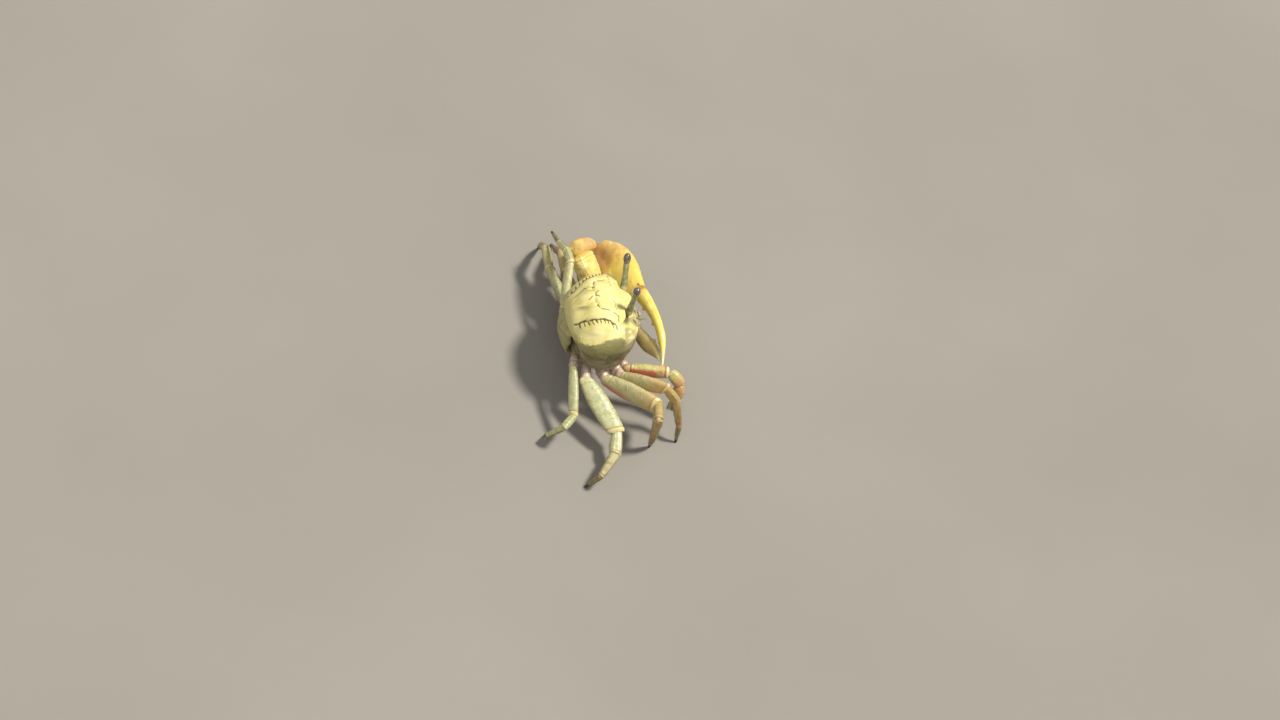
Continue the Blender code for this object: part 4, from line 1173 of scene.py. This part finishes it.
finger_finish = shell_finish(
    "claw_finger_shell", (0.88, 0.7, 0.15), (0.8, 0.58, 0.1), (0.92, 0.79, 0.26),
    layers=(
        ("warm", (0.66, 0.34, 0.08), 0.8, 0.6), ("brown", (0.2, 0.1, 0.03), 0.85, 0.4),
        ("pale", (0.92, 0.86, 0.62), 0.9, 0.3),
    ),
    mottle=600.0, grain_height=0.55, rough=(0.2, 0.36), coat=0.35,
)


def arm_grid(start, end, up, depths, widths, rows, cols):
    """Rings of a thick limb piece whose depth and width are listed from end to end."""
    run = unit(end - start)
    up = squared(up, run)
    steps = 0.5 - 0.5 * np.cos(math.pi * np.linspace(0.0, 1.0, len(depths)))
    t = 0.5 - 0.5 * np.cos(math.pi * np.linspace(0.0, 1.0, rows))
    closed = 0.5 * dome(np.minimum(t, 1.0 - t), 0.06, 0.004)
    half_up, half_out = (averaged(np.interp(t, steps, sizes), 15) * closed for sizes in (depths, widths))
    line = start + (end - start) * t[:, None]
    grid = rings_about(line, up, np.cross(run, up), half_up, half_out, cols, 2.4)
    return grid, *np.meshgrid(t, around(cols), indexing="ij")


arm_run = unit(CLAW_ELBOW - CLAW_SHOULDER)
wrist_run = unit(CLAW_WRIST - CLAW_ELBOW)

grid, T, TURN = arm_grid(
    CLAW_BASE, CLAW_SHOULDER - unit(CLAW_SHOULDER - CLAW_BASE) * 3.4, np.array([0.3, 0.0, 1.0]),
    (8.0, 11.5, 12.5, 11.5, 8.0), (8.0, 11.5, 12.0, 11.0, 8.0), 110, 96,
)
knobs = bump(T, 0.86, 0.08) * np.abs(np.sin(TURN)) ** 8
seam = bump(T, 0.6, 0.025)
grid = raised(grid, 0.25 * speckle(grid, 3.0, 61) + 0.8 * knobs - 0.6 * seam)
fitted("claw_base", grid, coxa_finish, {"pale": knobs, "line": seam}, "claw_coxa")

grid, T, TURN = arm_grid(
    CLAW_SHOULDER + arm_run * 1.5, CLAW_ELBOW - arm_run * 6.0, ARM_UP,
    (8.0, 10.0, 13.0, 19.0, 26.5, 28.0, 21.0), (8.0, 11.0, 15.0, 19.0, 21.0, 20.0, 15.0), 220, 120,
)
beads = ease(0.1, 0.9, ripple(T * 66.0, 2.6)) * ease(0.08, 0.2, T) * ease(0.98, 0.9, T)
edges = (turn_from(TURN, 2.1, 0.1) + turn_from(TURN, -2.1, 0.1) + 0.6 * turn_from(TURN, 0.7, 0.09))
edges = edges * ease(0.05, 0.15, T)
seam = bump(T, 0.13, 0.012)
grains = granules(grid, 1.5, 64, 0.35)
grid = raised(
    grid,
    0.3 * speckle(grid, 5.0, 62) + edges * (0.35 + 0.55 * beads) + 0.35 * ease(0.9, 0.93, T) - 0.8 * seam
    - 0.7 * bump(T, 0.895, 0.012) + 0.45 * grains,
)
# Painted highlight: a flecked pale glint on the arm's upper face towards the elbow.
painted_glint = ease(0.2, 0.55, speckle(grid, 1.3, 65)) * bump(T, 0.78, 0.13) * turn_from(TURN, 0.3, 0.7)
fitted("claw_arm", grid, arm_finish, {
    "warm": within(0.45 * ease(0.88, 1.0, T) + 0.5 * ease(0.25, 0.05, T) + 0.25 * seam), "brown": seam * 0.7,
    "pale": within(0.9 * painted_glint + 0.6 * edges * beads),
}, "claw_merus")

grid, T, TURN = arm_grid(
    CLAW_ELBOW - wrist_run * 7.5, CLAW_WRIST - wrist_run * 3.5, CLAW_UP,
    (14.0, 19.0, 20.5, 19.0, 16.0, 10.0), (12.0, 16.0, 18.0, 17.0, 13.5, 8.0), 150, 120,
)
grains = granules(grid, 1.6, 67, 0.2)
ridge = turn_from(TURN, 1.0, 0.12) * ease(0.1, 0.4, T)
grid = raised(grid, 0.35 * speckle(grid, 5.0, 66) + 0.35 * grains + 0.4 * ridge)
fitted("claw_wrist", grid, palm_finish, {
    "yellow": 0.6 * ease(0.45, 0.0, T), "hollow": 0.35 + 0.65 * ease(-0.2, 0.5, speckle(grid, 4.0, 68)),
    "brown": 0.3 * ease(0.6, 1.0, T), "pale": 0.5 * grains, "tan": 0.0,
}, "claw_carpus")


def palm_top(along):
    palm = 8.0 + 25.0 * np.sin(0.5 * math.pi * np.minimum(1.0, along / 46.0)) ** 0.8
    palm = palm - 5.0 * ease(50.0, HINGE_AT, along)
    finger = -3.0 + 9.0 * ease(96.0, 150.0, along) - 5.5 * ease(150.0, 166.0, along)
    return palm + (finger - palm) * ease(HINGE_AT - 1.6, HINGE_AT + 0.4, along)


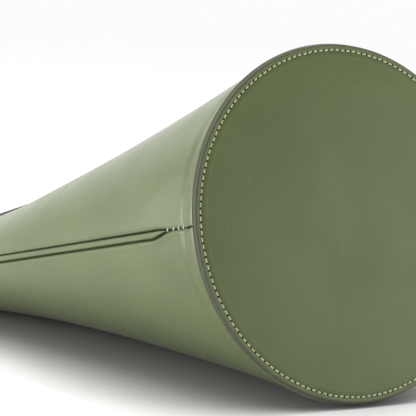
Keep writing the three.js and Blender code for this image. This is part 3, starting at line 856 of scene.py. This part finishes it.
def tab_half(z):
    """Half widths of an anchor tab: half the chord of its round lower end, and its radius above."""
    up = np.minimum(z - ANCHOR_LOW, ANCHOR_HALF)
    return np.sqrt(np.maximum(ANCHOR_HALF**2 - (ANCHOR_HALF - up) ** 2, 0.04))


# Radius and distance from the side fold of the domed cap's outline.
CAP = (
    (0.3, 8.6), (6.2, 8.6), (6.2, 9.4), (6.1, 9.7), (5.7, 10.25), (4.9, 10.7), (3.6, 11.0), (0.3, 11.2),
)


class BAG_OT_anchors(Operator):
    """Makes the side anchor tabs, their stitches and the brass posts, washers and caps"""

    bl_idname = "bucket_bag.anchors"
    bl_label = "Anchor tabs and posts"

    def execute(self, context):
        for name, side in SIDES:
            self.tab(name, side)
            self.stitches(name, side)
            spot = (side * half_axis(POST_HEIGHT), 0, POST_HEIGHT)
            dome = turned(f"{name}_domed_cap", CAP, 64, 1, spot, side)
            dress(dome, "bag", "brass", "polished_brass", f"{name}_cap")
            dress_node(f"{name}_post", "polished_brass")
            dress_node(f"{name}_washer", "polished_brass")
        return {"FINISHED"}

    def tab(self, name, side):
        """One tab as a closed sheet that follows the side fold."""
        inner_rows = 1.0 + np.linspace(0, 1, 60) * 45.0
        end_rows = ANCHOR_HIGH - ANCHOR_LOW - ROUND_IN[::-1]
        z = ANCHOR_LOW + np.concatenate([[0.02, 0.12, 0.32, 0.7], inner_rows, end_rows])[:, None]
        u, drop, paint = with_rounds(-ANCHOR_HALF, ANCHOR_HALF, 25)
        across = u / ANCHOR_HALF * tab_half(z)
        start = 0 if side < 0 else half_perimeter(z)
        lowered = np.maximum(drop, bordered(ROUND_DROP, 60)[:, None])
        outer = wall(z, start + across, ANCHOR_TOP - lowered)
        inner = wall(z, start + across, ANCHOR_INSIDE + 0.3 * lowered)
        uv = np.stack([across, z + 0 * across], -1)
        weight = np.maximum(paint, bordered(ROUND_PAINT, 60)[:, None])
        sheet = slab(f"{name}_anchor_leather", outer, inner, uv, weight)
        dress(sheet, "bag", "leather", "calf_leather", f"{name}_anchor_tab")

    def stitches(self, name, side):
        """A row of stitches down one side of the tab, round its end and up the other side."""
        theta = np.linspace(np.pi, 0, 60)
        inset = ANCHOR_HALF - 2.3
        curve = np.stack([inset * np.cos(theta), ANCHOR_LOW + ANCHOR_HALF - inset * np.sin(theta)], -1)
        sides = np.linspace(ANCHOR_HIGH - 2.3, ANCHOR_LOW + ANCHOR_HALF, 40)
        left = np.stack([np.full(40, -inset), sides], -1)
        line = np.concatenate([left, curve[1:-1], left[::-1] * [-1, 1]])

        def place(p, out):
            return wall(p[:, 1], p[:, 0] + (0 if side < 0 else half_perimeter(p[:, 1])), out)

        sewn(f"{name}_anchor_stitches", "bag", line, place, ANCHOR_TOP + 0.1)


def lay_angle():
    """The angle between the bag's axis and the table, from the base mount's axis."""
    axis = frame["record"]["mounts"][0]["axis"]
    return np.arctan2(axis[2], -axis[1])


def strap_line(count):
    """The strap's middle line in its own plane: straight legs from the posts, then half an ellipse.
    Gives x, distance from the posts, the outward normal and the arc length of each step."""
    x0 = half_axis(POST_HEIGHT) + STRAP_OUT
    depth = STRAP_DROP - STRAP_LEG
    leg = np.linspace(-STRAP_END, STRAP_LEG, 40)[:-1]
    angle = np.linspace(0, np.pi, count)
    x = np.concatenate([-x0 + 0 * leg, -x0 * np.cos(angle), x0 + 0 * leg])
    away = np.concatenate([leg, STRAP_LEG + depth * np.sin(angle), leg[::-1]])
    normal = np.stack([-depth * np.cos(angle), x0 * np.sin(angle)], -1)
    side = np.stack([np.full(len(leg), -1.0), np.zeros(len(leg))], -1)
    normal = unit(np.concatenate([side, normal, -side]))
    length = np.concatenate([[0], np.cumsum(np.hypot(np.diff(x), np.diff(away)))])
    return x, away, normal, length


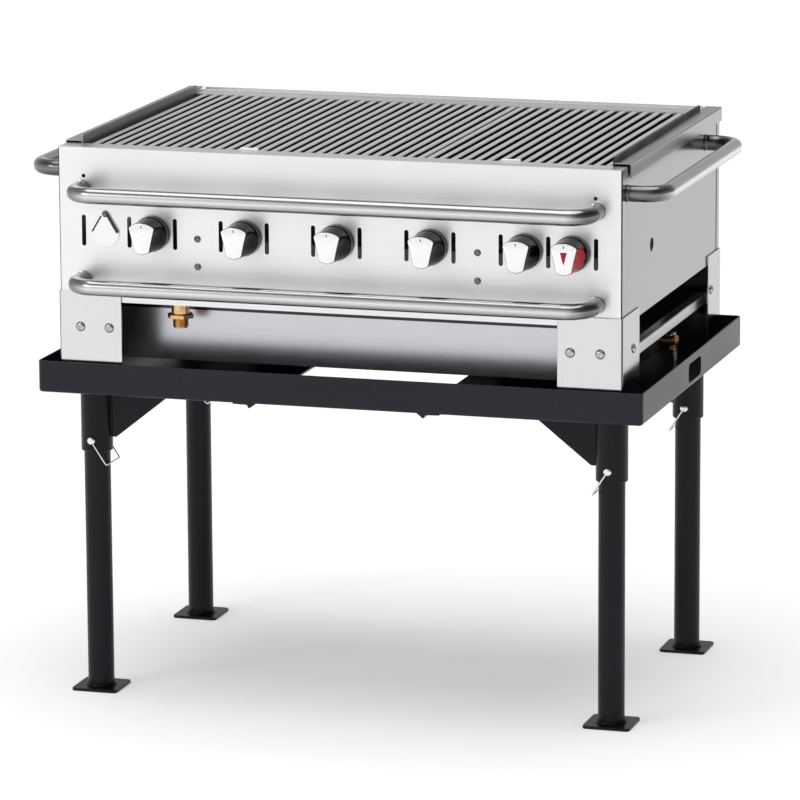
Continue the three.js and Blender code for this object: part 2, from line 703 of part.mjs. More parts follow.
━━━
# Given problem:
The answer should be a single number: the count of lines in the data that include the string "this".

# Reply to the task:
3